NOTE: The test is referencing: KubeOps v7.0.0-preview.2
@buehler: this looks like an actual bug
That helps a lot; I'll see why it's doing that
I tried your directions and cannot reproduce. There is no solution in KubeOps/22-06-12 so I tried Kubeops/2022-06-12 and get to where an exception is thrown in StatusModified and then nothing happens.
...sorry, that was a typo
@erin-allison does that make sense?

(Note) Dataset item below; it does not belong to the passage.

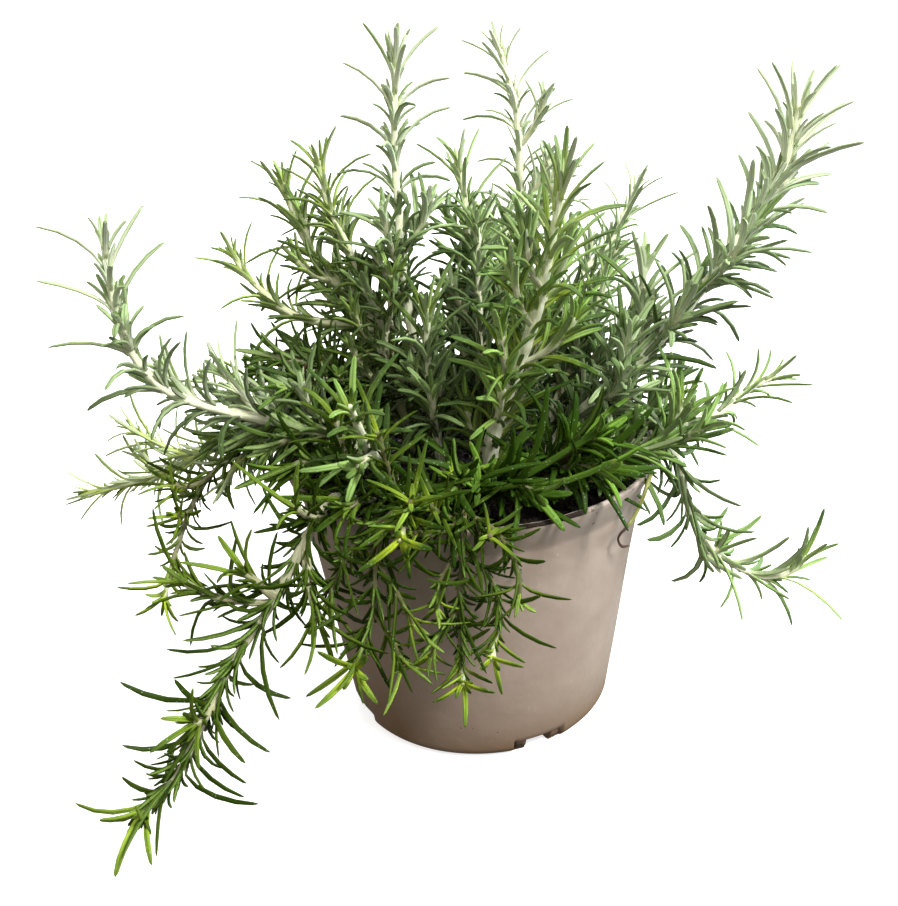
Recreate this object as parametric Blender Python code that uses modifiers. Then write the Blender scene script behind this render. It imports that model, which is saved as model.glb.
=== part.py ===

The concurrent directory should be able to handle this right? or did we screw up while refactoring the event queue?
I still cannot figure this issue out.
The source of the exception occurs at L223 in EventQueue
, because ResourceCache
cannot handle an entity passed with a null UID.
https://github.com/buehler/dotnet-operator-sdk/blob/704c99c52e6c1d5f0a8bfe08b5f0438e6b92cd00/src/KubeOps/Operator/Controller/EventQueue.cs#L208-L225
I can't find this as an issue with the SDK, however, as immediately prior to that call, the entity is returned from Kubernetes and null-checked. To me, this looks like a misbehaving (K8S) API server that is returning faulty objects for comparison, especially seeing as I cannot reproduce the behavior in any manner on a clean v1.24.1 installation.
Furthermore, I am hesitant to modify the cache logic as described in the original post as I am concerned that could end up masking other issues in the future by silently adjusting behavior when an invalid object is supplied. If anything, I would be inclined to more strictly check for a valid UID and throw a more descriptive error.
I guess to proceed from here, I'd like to see a dump of the value of resourceEvent and newResource in that lambda function at the time the exception is thrown.
... also maybe a log set to trace so we can see all of the behavior leading up to the exception, in case any of it turns out to be relevant.